▶ [GIVEN RECORDS]:
....

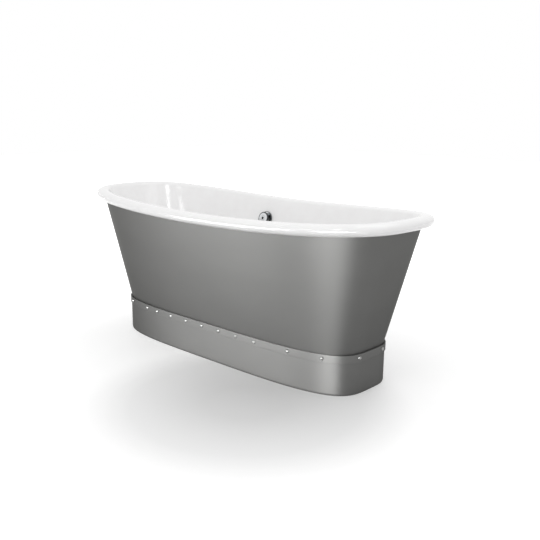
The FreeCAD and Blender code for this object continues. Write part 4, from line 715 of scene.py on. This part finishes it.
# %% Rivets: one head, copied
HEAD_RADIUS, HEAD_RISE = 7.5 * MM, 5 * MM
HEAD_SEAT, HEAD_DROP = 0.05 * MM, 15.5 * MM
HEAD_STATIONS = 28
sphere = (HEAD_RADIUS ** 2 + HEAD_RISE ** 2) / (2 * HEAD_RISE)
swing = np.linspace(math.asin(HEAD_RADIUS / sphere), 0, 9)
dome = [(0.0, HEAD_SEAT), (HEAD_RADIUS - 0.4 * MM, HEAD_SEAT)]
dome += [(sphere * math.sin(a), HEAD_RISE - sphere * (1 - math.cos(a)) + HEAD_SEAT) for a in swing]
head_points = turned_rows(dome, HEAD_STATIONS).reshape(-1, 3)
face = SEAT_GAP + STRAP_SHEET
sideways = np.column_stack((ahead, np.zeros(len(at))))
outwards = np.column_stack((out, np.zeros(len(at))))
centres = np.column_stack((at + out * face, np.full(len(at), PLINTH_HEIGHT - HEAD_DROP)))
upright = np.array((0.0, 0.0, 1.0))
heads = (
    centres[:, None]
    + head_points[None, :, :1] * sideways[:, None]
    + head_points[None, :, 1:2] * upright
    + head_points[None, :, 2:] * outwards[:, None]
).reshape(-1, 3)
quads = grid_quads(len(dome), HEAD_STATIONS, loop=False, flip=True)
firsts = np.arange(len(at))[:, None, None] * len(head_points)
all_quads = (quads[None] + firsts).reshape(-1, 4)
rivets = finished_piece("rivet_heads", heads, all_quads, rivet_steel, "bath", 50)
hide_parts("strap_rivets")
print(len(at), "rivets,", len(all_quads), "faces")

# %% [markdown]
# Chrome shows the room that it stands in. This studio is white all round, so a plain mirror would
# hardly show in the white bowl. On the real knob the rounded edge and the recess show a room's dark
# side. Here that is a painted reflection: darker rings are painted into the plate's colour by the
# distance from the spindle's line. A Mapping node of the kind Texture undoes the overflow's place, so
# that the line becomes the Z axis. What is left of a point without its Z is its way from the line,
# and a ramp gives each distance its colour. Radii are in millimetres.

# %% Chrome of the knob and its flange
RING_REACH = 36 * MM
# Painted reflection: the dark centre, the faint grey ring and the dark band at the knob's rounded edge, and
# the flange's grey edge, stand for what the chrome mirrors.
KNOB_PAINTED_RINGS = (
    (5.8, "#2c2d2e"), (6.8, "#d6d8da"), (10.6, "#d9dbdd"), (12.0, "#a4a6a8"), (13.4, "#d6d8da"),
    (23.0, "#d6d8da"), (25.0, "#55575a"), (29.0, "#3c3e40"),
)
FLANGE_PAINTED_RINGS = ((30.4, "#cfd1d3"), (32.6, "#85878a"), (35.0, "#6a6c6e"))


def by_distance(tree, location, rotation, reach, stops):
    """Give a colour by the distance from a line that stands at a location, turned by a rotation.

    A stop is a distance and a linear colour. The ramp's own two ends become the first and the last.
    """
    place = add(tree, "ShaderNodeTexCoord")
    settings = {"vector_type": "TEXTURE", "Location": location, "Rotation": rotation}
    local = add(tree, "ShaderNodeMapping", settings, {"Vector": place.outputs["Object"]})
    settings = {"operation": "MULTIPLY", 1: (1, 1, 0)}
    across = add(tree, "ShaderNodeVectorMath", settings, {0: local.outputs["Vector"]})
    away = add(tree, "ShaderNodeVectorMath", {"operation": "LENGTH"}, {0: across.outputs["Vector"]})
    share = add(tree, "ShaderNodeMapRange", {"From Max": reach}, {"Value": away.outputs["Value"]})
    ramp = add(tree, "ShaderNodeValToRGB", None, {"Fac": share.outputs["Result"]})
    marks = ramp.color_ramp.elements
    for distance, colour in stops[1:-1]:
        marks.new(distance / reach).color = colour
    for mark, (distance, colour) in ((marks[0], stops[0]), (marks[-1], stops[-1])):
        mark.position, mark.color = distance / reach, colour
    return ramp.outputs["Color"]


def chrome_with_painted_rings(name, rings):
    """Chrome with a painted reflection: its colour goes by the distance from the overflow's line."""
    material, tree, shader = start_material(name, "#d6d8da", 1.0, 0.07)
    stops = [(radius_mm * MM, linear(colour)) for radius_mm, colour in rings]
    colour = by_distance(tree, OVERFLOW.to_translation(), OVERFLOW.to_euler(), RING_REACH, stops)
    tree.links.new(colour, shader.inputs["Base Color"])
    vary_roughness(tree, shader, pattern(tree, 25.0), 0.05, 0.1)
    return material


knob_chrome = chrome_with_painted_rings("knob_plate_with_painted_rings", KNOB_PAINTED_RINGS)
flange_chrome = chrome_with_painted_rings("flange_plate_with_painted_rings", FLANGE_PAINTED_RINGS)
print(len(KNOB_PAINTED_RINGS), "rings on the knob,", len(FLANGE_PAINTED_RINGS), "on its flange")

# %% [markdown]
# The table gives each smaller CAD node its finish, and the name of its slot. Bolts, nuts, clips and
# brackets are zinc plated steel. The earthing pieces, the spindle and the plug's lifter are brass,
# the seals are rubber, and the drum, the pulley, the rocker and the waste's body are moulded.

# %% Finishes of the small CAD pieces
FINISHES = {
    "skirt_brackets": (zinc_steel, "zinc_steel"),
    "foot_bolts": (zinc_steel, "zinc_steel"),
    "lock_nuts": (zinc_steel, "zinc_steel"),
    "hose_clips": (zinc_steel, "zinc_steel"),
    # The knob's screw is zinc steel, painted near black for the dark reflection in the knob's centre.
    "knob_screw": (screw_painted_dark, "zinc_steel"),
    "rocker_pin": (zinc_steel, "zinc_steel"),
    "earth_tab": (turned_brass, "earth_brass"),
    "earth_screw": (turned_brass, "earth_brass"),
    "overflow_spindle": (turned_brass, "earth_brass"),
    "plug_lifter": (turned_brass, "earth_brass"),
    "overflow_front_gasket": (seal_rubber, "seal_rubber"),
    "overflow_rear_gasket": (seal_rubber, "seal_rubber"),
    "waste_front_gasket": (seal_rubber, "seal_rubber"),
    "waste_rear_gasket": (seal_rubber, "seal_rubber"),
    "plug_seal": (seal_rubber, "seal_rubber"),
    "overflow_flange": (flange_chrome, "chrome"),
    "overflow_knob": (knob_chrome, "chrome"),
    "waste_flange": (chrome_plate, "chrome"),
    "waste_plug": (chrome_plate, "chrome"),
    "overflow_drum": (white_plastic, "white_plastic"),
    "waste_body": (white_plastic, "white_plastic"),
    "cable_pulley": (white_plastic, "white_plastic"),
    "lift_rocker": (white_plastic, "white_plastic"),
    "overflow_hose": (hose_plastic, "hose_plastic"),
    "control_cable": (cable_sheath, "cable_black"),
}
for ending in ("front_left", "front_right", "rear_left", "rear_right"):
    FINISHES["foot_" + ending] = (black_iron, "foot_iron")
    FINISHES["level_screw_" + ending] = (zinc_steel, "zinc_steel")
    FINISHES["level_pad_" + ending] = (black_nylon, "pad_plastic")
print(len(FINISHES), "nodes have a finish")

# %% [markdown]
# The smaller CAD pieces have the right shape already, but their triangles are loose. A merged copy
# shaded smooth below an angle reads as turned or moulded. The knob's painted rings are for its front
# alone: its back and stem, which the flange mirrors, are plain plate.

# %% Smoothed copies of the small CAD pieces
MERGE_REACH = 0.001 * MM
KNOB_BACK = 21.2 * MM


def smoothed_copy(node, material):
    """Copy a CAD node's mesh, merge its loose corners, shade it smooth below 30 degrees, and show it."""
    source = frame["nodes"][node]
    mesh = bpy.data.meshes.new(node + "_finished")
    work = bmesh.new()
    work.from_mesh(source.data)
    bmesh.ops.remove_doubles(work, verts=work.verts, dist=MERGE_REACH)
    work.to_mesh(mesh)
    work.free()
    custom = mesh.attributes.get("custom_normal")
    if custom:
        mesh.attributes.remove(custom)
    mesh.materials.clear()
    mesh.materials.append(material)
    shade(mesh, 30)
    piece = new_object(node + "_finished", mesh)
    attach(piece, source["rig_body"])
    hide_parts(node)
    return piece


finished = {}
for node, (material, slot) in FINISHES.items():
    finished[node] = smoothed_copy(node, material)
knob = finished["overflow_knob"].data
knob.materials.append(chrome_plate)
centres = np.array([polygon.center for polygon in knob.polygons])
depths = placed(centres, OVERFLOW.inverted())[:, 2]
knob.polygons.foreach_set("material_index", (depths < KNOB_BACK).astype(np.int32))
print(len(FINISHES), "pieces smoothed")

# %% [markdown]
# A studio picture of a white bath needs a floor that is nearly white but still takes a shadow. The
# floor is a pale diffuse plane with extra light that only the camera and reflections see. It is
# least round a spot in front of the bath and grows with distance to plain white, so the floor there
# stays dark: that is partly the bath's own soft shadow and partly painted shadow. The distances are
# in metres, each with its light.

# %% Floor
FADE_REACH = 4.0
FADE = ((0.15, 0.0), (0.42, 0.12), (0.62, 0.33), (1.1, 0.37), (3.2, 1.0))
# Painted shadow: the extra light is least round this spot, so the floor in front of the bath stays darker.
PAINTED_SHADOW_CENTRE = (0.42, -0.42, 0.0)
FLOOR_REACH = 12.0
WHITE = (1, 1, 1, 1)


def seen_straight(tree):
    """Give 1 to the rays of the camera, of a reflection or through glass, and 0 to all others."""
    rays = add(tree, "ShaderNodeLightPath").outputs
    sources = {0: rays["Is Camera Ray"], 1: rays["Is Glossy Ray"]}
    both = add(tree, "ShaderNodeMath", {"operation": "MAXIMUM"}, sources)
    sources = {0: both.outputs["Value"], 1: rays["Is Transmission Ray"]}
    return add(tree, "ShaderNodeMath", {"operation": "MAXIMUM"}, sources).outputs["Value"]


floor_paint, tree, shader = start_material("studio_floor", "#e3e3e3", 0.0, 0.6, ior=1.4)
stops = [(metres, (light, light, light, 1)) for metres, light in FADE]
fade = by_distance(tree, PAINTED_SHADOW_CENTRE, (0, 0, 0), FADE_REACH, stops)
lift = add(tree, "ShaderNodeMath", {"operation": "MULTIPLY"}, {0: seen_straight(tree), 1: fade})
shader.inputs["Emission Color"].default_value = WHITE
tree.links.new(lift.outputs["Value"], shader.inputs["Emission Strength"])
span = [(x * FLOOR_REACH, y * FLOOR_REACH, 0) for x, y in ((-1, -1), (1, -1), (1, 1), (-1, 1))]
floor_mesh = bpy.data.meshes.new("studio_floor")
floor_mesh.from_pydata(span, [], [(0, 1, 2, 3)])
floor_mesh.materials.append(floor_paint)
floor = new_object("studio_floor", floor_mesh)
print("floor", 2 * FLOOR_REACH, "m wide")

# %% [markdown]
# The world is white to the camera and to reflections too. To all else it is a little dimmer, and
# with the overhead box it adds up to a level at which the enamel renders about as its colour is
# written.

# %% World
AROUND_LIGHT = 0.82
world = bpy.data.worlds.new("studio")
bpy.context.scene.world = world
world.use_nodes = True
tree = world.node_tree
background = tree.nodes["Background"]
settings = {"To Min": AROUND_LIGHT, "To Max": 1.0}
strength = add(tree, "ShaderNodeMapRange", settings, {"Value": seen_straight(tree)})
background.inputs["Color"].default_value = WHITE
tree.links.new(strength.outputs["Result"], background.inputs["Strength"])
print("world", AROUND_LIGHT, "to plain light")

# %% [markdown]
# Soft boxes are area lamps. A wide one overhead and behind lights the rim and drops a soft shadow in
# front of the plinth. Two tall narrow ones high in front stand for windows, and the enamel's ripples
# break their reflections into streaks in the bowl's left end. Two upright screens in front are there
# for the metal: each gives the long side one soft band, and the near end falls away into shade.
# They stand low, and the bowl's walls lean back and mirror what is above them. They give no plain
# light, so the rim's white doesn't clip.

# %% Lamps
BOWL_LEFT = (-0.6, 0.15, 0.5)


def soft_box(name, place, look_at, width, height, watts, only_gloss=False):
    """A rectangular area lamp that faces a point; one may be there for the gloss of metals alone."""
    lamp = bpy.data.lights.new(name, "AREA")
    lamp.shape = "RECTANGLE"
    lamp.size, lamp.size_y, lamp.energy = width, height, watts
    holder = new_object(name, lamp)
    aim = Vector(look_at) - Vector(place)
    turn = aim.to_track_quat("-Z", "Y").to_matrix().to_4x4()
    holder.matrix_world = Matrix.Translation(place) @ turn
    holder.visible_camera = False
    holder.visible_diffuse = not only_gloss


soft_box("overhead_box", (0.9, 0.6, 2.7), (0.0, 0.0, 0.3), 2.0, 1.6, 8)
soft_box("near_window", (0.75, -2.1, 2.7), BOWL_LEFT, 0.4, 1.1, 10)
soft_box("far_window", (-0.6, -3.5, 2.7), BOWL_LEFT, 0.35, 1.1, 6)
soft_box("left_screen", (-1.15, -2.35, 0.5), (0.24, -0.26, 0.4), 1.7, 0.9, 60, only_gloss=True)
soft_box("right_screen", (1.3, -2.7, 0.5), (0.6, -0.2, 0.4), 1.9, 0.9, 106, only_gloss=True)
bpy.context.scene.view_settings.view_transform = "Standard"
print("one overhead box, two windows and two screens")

....

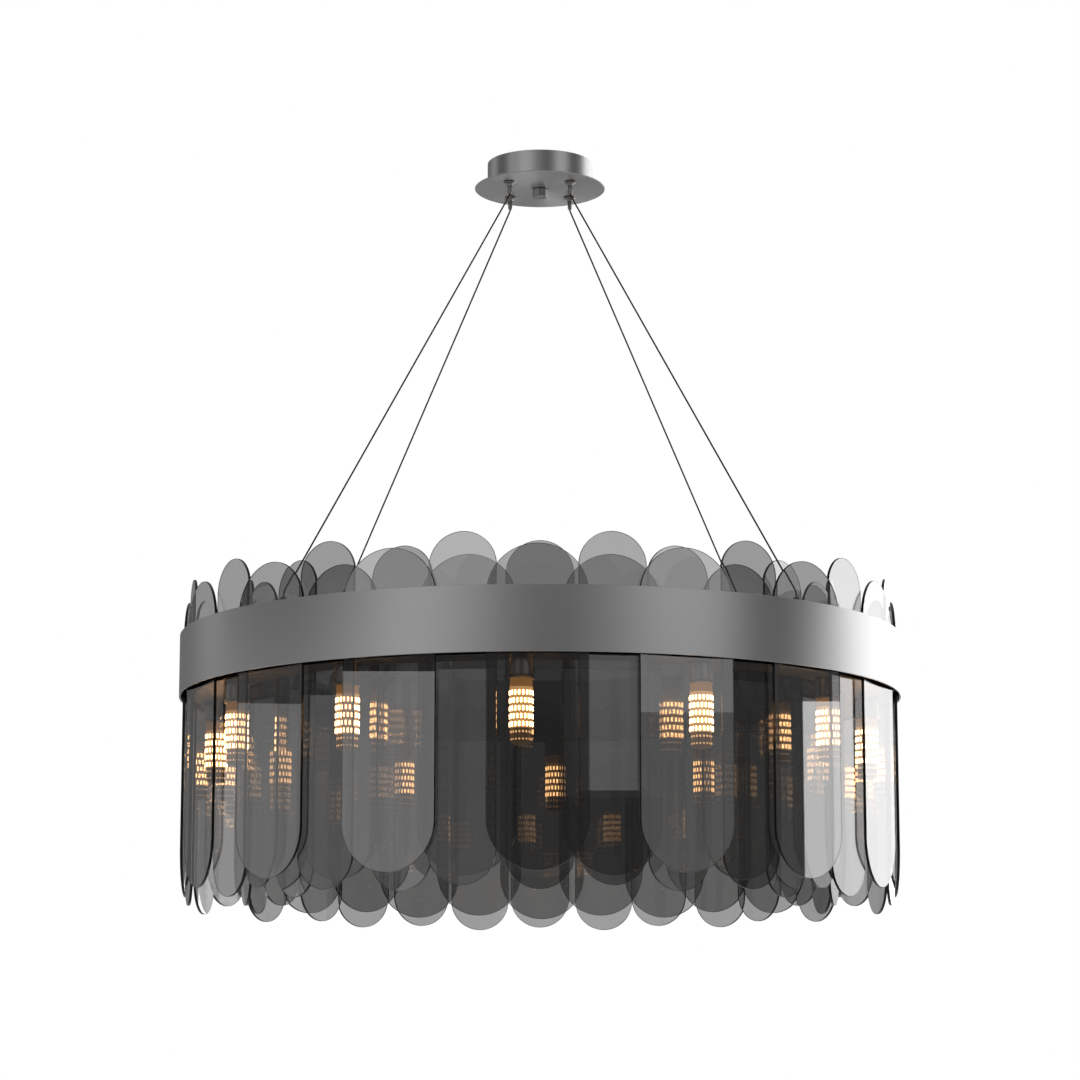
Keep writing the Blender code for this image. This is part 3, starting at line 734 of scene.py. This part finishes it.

....

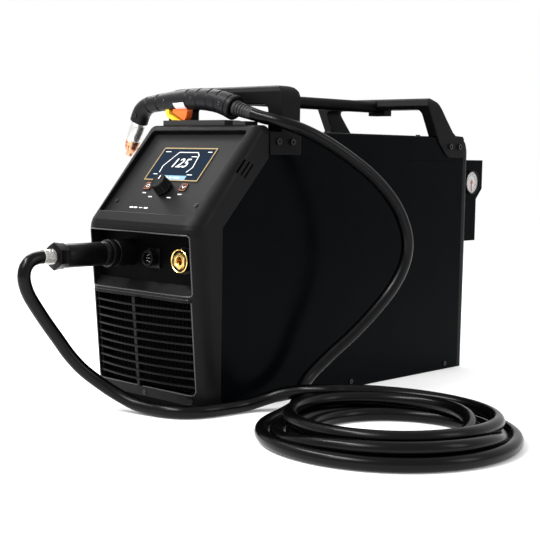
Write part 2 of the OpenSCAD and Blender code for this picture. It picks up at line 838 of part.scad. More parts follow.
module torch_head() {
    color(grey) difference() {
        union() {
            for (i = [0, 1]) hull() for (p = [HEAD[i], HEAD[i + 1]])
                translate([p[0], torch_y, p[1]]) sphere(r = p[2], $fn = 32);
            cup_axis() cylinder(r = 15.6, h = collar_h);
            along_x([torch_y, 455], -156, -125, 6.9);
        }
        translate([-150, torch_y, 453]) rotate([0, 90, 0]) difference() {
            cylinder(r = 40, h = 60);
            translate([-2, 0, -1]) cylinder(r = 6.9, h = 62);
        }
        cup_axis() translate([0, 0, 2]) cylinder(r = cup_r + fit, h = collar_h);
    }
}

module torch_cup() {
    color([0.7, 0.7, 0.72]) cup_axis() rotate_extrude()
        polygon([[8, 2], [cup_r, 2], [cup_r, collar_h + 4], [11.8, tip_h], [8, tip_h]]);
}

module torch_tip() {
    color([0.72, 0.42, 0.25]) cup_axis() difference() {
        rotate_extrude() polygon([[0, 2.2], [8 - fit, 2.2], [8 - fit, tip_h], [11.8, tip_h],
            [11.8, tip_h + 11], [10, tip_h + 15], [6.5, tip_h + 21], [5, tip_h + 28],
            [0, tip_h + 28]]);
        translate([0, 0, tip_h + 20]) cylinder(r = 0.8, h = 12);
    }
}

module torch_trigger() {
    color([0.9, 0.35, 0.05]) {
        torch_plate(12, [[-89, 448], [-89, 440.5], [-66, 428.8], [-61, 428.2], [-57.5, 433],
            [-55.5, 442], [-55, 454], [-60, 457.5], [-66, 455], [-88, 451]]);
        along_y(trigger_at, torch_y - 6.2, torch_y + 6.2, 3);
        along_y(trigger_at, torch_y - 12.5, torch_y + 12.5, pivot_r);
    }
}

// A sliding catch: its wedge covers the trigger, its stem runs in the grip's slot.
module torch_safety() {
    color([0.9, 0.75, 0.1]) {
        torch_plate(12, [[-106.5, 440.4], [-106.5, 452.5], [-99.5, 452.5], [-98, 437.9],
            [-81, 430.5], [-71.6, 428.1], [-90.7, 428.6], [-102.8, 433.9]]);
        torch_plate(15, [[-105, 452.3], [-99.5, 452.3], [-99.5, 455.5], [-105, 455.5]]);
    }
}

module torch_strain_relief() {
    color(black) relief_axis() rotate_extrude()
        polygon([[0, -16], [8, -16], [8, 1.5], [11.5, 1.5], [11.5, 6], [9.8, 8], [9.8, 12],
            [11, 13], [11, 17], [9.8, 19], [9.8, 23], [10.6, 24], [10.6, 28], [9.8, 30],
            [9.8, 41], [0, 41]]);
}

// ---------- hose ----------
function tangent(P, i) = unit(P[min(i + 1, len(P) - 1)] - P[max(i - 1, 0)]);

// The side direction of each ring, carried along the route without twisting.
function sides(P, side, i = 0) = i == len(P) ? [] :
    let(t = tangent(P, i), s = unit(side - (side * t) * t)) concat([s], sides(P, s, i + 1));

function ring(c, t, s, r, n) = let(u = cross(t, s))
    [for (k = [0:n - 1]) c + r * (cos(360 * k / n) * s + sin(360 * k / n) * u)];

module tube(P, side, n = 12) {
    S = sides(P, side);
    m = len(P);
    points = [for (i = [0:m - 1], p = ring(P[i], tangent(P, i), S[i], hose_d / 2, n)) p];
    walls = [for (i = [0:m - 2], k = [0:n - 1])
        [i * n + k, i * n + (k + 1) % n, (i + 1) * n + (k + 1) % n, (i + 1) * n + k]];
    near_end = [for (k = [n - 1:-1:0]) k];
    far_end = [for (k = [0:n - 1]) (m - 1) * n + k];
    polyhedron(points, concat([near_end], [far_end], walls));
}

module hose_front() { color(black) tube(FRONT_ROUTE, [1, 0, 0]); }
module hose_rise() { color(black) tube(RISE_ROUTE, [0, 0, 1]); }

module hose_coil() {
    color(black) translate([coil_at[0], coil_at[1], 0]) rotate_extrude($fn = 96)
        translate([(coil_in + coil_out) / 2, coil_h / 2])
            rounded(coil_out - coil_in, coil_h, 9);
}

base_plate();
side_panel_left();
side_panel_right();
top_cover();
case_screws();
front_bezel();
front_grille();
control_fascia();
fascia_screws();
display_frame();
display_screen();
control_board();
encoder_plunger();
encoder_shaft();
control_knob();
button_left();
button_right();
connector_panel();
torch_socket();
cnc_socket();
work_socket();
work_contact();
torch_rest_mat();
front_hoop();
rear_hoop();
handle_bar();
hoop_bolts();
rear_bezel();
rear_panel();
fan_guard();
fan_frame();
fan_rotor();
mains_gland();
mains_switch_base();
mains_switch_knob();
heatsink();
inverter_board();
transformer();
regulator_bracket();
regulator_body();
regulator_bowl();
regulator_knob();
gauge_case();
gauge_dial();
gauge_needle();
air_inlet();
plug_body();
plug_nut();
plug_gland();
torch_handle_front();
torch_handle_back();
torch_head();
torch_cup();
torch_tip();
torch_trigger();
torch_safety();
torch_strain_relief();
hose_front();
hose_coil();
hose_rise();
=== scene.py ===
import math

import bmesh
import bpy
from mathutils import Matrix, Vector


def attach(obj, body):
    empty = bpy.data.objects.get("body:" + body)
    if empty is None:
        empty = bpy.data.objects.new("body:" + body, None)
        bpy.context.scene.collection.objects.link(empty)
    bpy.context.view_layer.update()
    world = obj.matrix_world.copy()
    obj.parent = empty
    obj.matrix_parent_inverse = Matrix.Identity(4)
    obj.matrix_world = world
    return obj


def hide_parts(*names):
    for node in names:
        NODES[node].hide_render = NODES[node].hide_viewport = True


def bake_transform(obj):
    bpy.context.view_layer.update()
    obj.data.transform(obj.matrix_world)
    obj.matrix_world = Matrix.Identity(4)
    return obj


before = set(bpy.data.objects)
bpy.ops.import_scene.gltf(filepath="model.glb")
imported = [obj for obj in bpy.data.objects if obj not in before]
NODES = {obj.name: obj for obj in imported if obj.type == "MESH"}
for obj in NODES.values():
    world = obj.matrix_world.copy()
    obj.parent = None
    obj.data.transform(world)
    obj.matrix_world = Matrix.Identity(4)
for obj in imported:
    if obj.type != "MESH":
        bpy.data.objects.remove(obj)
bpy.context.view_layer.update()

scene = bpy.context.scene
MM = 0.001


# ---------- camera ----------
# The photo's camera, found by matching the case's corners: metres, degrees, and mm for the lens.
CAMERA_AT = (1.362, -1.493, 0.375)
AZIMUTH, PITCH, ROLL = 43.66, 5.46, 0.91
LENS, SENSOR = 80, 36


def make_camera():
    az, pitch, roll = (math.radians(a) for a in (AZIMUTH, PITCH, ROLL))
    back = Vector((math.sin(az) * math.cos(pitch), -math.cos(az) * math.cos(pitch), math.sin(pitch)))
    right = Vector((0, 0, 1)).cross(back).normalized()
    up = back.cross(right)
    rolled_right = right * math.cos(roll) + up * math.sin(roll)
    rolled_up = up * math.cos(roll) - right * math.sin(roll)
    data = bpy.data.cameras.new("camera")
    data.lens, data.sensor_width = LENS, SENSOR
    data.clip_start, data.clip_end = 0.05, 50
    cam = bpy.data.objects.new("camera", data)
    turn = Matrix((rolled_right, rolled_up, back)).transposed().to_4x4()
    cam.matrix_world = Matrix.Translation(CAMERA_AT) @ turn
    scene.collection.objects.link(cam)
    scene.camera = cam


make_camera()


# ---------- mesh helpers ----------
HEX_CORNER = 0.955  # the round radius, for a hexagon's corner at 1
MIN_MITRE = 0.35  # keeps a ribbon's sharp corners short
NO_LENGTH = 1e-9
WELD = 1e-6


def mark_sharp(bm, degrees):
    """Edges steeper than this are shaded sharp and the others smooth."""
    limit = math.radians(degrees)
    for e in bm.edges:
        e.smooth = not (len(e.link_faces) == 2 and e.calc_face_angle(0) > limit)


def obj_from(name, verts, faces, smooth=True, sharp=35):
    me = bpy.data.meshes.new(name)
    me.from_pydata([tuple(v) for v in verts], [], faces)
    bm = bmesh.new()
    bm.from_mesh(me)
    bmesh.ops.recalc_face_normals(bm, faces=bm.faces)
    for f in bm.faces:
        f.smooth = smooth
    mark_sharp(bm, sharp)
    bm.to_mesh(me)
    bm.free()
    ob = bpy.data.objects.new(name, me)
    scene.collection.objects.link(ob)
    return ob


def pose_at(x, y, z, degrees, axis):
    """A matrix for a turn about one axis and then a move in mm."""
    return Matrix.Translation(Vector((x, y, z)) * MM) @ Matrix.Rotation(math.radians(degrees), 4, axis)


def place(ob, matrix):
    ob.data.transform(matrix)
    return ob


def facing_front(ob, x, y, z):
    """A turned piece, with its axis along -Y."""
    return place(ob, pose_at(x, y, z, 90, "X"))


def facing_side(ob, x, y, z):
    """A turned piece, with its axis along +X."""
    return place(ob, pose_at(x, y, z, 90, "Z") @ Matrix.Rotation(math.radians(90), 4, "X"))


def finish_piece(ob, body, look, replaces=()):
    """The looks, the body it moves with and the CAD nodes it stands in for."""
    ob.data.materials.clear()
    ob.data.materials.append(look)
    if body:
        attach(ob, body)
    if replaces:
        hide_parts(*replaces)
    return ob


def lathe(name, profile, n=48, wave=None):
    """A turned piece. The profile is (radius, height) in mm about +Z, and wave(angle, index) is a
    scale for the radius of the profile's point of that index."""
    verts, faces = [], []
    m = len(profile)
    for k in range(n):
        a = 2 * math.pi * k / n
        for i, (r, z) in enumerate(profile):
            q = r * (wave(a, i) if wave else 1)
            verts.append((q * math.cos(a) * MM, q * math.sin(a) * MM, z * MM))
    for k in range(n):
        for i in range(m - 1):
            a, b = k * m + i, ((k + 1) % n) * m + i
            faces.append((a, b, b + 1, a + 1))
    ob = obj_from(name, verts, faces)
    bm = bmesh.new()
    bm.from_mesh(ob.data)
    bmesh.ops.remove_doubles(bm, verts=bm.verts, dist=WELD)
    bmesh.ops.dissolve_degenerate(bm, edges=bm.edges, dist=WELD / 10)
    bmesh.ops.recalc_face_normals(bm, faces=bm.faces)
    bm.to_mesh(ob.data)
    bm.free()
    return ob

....

▶ [WHAT IS EXPECTED]: In the listing above, locate the line containing "base_plate();" and the line containing "before = set(bpy.data.objects)", then transcribe both and every line between them verbatim.

▶ [ANSWER FOR THIS EXERCISE]:
base_plate();
side_panel_left();
side_panel_right();
top_cover();
case_screws();
front_bezel();
front_grille();
control_fascia();
fascia_screws();
display_frame();
display_screen();
control_board();
encoder_plunger();
encoder_shaft();
control_knob();
button_left();
button_right();
connector_panel();
torch_socket();
cnc_socket();
work_socket();
work_contact();
torch_rest_mat();
front_hoop();
rear_hoop();
handle_bar();
hoop_bolts();
rear_bezel();
rear_panel();
fan_guard();
fan_frame();
fan_rotor();
mains_gland();
mains_switch_base();
mains_switch_knob();
heatsink();
inverter_board();
transformer();
regulator_bracket();
regulator_body();
regulator_bowl();
regulator_knob();
gauge_case();
gauge_dial();
gauge_needle();
air_inlet();
plug_body();
plug_nut();
plug_gland();
torch_handle_front();
torch_handle_back();
torch_head();
torch_cup();
torch_tip();
torch_trigger();
torch_safety();
torch_strain_relief();
hose_front();
hose_coil();
hose_rise();
=== scene.py ===
import math

import bmesh
import bpy
from mathutils import Matrix, Vector


def attach(obj, body):
    empty = bpy.data.objects.get("body:" + body)
    if empty is None:
        empty = bpy.data.objects.new("body:" + body, None)
        bpy.context.scene.collection.objects.link(empty)
    bpy.context.view_layer.update()
    world = obj.matrix_world.copy()
    obj.parent = empty
    obj.matrix_parent_inverse = Matrix.Identity(4)
    obj.matrix_world = world
    return obj


def hide_parts(*names):
    for node in names:
        NODES[node].hide_render = NODES[node].hide_viewport = True


def bake_transform(obj):
    bpy.context.view_layer.update()
    obj.data.transform(obj.matrix_world)
    obj.matrix_world = Matrix.Identity(4)
    return obj


before = set(bpy.data.objects)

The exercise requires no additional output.